Il y a ici des glaciers, des cimes majestueuses, des forêts, des lacs, des rivières, des grottes, des cascades, des torrents, des ravins, des feuillages verts, des fleurs épanouies, et toutes ces choses étalent leurs beautés pour tout le monde ; celles qui ont des voix chantent, murmurent, donnent des concerts vraiment populaires, et les autres font écho. Il en est qui poussent des acclamations pour le premier venu, fût-il un simple conseiller municipal !

Quelle différence avec les lacs de confection humaine, les jets d’eau, les fontaines et autres beautés artificielles, qui ne déploient leurs charmes que par ordre de Sir X, ou pour fêter le passage de quelque Altesse !

Oh ! quelle est belle la nature quand on voit Dieu au-delà, comme à travers un voile ! C’est un poème immense et sublime ; et ce n’est pas une fiction, c’est la plus admirable des réalités. Mais pour animer cette réalité il faut une âme et cette âme n’est autre que Dieu.

Les poètes qui ont cherché cette âme sont ceux qui ont le mieux compris la nature et qui l’ont plus admirablement chantée. Les plus belles inspirations de Chateaubriand, Lamartime, Victor Hugo, de Laprade, sont nées de cette source pure.
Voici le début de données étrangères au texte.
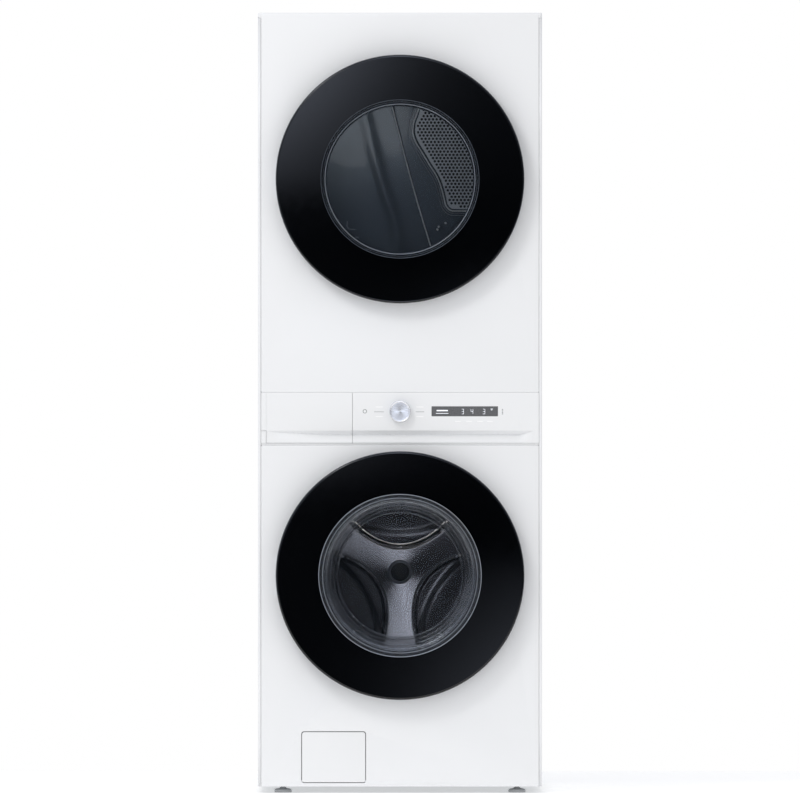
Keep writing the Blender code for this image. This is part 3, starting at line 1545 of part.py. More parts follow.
def make_drive():
    place = facing_front(MOTOR_X, MACHINE_Z)
    motor_back = MOTOR_SETBACK + MOTOR_LENGTH
    motor = turned(
        "dryer_motor",
        [
            (MOTOR_SHAFT_RADIUS + PANEL_GAP, -MOTOR_SETBACK),
            (0.022, -MOTOR_SETBACK),
            (MOTOR_RADIUS, -MOTOR_SETBACK - 0.018),
            (MOTOR_RADIUS, -motor_back + 0.018),
            (0.022, -motor_back),
            (MOTOR_SHAFT_RADIUS + PANEL_GAP, -motor_back),
        ],
        place,
        "steel",
    )
    floor_z = DRYER_BOTTOM + BASE_SHEET + SEAT_GAP
    cradle = block(
        "motor_cradle",
        (MOTOR_X - MOTOR_RADIUS * 0.8, MOTOR_X + MOTOR_RADIUS * 0.8),
        span(-MOTOR_SETBACK - 0.040, -motor_back + 0.040),
        (floor_z, MACHINE_Z - MOTOR_RADIUS * 0.7),
    )
    join(motor, cradle)

    belt_plane = motor_back + 0.025
    wheel_front = BLOWER_FRONT
    wheel_back = BLOWER_FRONT + BLOWER_LENGTH
    shaft = turned(
        "motor_shaft",
        [
            (0, -wheel_front),
            (BLOWER_RADIUS, -wheel_front),
            (BLOWER_RADIUS, -wheel_back),
            (MOTOR_SHAFT_RADIUS, -wheel_back),
            (MOTOR_SHAFT_RADIUS, -belt_plane + PULLEY_WIDTH / 2),
            (PULLEY_RADIUS, -belt_plane + PULLEY_WIDTH / 2),
            (PULLEY_RADIUS, -belt_plane - PULLEY_WIDTH / 2),
            (0, -belt_plane - PULLEY_WIDTH / 2),
        ],
        place,
        "dark_plastic",
        MEDIUM_ROUND,
    )
    hang(body("motor_axis", (MOTOR_X, proud(-belt_plane), MACHINE_Z)), shaft)
    make_belt(belt_plane)
    make_blower(place, wheel_front, wheel_back)


def make_belt(belt_plane):
    """A flat belt as an open loop round the drum and the motor's pulley."""

    def loop(grow):
        big, small = DRYER_DRUM_RADIUS + grow, PULLEY_RADIUS + grow
        across = Vector((MOTOR_X, MACHINE_Z - DRYER_AXIS_Z))
        reach, heading = across.length, math.atan2(across.y, across.x)
        lean = math.acos((big - small) / reach)
        wrap = 2 * math.pi - 2 * lean
        round_drum = around(big, BELT_FACETS, (0, DRYER_AXIS_Z), heading + lean, wrap)
        round_pulley = around(small, 6, (MOTOR_X, MACHINE_Z), heading - lean, 2 * lean)
        return round_drum + round_pulley

    pierced(
        "drive_belt",
        [loop(BELT_GAP + BELT_THICKNESS), loop(BELT_GAP)],
        -belt_plane - BELT_WIDTH / 2,
        -belt_plane + BELT_WIDTH / 2,
        facing_front(0, 0),
        "black_rubber",
    )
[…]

Le naturalisme vrai est là, et nul n’a surpassé le prophète-roi en ce genre. Ceux qui croient avoir inventé le naturalisme sont d’orgueilleux ignorants. David, et même Job, sont d’admirables poètes naturalistes, à leur manière — qui est la bonne.

Les naturalistes du jour en Europe sont incontestablement de remarquables talents ; mais en refusant de voir Dieu dans la nature ils la dépouillent de son plus grand charme.
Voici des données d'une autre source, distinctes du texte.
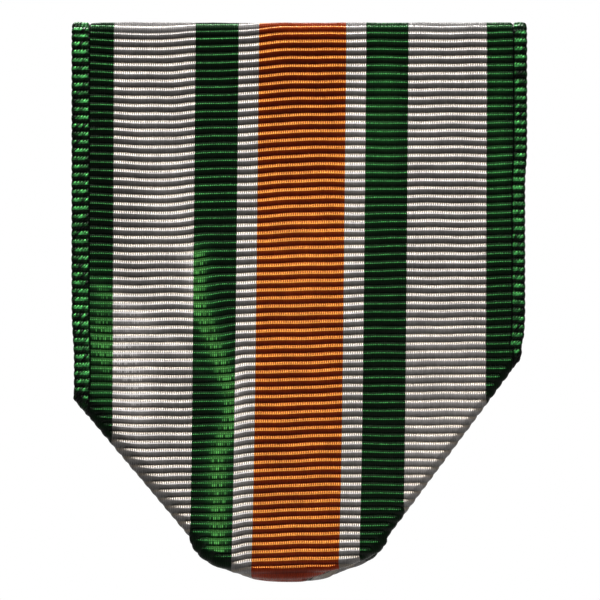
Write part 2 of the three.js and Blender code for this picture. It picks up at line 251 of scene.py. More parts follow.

Je reconnais qu’ils l’analysent et la dissèquent avec une rare habilité ; mais la vie qu’ils lui communiquent dans leurs œuvres n’a d’autre source que les sens, et la nature qu’ils nous peignent est toute sensualité, comme eux-mêmes !

Mais pendant que j’oublie que je suis en voiture et non dans ma chaire de professeur, nos chevaux ont bien marché. Nous avons atteint l’autre versant de la montagne, perdu de vue le village de Banff et l’hôtel, et découvert des aspects nouveaux, une autre partie de la rivière de l’Arc, dans un autre cadre de montagnes.
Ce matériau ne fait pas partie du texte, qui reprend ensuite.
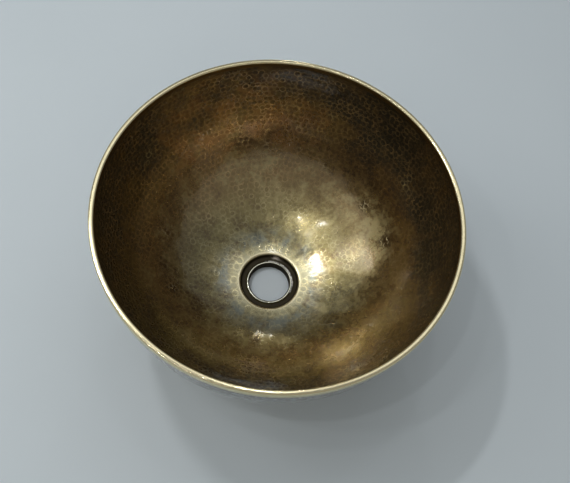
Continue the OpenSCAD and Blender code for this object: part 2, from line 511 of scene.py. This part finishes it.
def collar_brass():
    """The turned collar: bright on its top edge, partly polish and partly a painted highlight; near black and
    brown on its walls, a painted shade of the bore.
    """
    n = Nodes("collar_brass")
    n.shader.inputs["Specular IOR Level"].default_value = 0.1
    place = n.place()
    polish_and_highlight = n.attribute("polish_and_highlight")
    turning = n.noise(n.stretch(place, (1, 1, 14)), 0.006, 3, 0.6)
    stains = n.noise(place, 0.012, 4, 0.6, 0.5)
    grain = n.noise(place, 0.001, 3, 0.6)
    bright = n.math("MULTIPLY", n.span(polish_and_highlight, 0.3, 0.9), n.span(stains, 0.30, 0.60, 0.45, 1.0))
    # Walls near black and brown: painted shade of the bore
    colour = n.mix(n.span(stains, 0.3, 0.7), BORE_BLACK, BORE_BROWN)
    colour = n.mix(n.span(turning, 0.5, 0.8, 0.0, 0.2), colour, BROWN)
    # Bright top edge: partly polish, partly a painted highlight
    colour = n.mix(bright, colour, COLLAR_EDGE)
    rough = n.math("ADD", n.span(bright, 0.1, 0.8, 0.70, 0.22), n.span(grain, 0.3, 0.7, -0.04, 0.05))
    normal = n.bump(turning, 0.05 * MM, 0.5)
    return n.finish(colour, rough, n.bump(grain, 0.02 * MM, 0.4, normal), n.span(bright, 0.0, 0.4, 0.1, 1.0))


def solder():
    """Soft solder: grey-white where it is clean, brown flux stains elsewhere."""
    n = Nodes("solder")
    place = n.place()
    amount = n.attribute("amount")
    stains = n.noise(place, 0.006, 4, 0.65, 0.4)
    grain = n.noise(place, 0.0012, 3, 0.6)
    clean = n.math("MULTIPLY", n.span(stains, 0.34, 0.52), n.span(amount, 0.30, 0.65))
    colour = n.mix(clean, DARK_OLIVE, CLEAN_SOLDER)
    rough = n.math("ADD", n.span(clean, 0.0, 1.0, 0.45, 0.30), n.span(grain, 0.3, 0.7, -0.05, 0.08))
    normal = n.bump(stains, 0.25 * MM, 0.6)
    return n.finish(colour, rough, n.bump(grain, 0.06 * MM, 0.5, normal))


def plain_floor():
    """Matt pale grey, faintly cool."""
    n = Nodes("pale_floor")
    place = n.place()
    faint = n.noise(place, 0.3, 3, 0.5)
    colour = n.mix(n.span(faint, 0.3, 0.7), FLOOR_GREY, FLOOR_PALE)
    fine = n.noise(place, 0.004, 2, 0.5)
    return n.finish(colour, 0.75, n.bump(fine, 0.05 * MM, 0.2), metallic=0.0)


# ---------------------------------------------------------------- pieces
COLUMNS = 900            # points round the sheet
INNER_STEP = 1.15 * MM   # between points along the sheet's inner face
OUTER_STEP = 1.9 * MM
LIP_STEP = 0.5 * MM
MARK_PITCH = 6.2 * MM
MARK_SIZE = 2.95 * MM    # radius of a mark
MARK_DEPTH = 0.06 * MM
RIDGE_HEIGHT = 0.025 * MM
RIDGE_WIDTH = 0.28       # as a share of the mark's radius
MARKS_START = 10 * MM    # smooth band under the ring
FACET_PITCH = 10.5 * MM  # planishing marks outside
FACET_DEPTH = 0.32 * MM
# Spots of polished rings, whose lines are also painted pale in part as highlights
GLINT_SPOTS = 60         # small polished spots inside
GROOVE_STEP = 1.5 * MM   # between the two rows of the edge in the ring's groove
RING_COLUMNS = 1080
COLLAR_COLUMNS = 360
SOLDER_COLUMNS = 540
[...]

Sur le flanc d’une colline escarpée, dont nous suivons l’épine dorsale, le capt. Harper nous montre d’étranges formations géologiques, qui ressemblent de loin à des ruines de muraille. Mais de près on les prendrait plutôt pour des femmes pétrifiées.

Sont-ce quelques femmes de Loth, punies pour leur curiosité ? Qui sait ? Il y a de ces femmes-là dans tous les pays du monde.

Banff a d’autres curiosités naturelles dignes de mention, et fort intéressantes à visiter — les sources d’eau chaude, dont la température s’élève à 105 degrés — le Bassin, qu’on croirait fait de lave et qui déborde d’eau tiède sortant de la montagne, et limpide comme une topaze — la Grotte d’Azur de formation identique, et qui ressemble à celle de Capri.

Il y a encore le Lac du Diable qui est à une distance de près de dix milles, et qui est ainsi nommé, j’imagine, parce qu’il baigne un sombre donjon de pierre qui rappelle l’Enfer de Milton.

Le capt. Harper nous y a conduits dans l’après-midi. C’est encore une ravissante promenade, dont la température s’est chargée de varier les paysages. Car nous avons eu alternativement du soleil, de la pluie, du brouillard, de la neige et encore du soleil.

Mais les montagnes sont restées immuablement grandes, majestueuses, avec leurs sommets ensoleillés. Que l’homme est petit, pensais-je, en les mesurant de l’œil ! Et pourtant, il est bien plus grand qu’elles.

Dans l’espace sans borne où gravitent les mondes,
L’homme n’est qu’un atome imperceptible aux yeux,
Évoluant au sein des ténèbres profondes
Vers un but inconnu que l’on nomme les cieux.

Mais, si petit qu’il soit, cet atome recèle
Des feux mystérieux d’un éclat sans pareil ;
Son âme de reflets célestes étincelle,
Comme la goutte d’eau reflétant le soleil.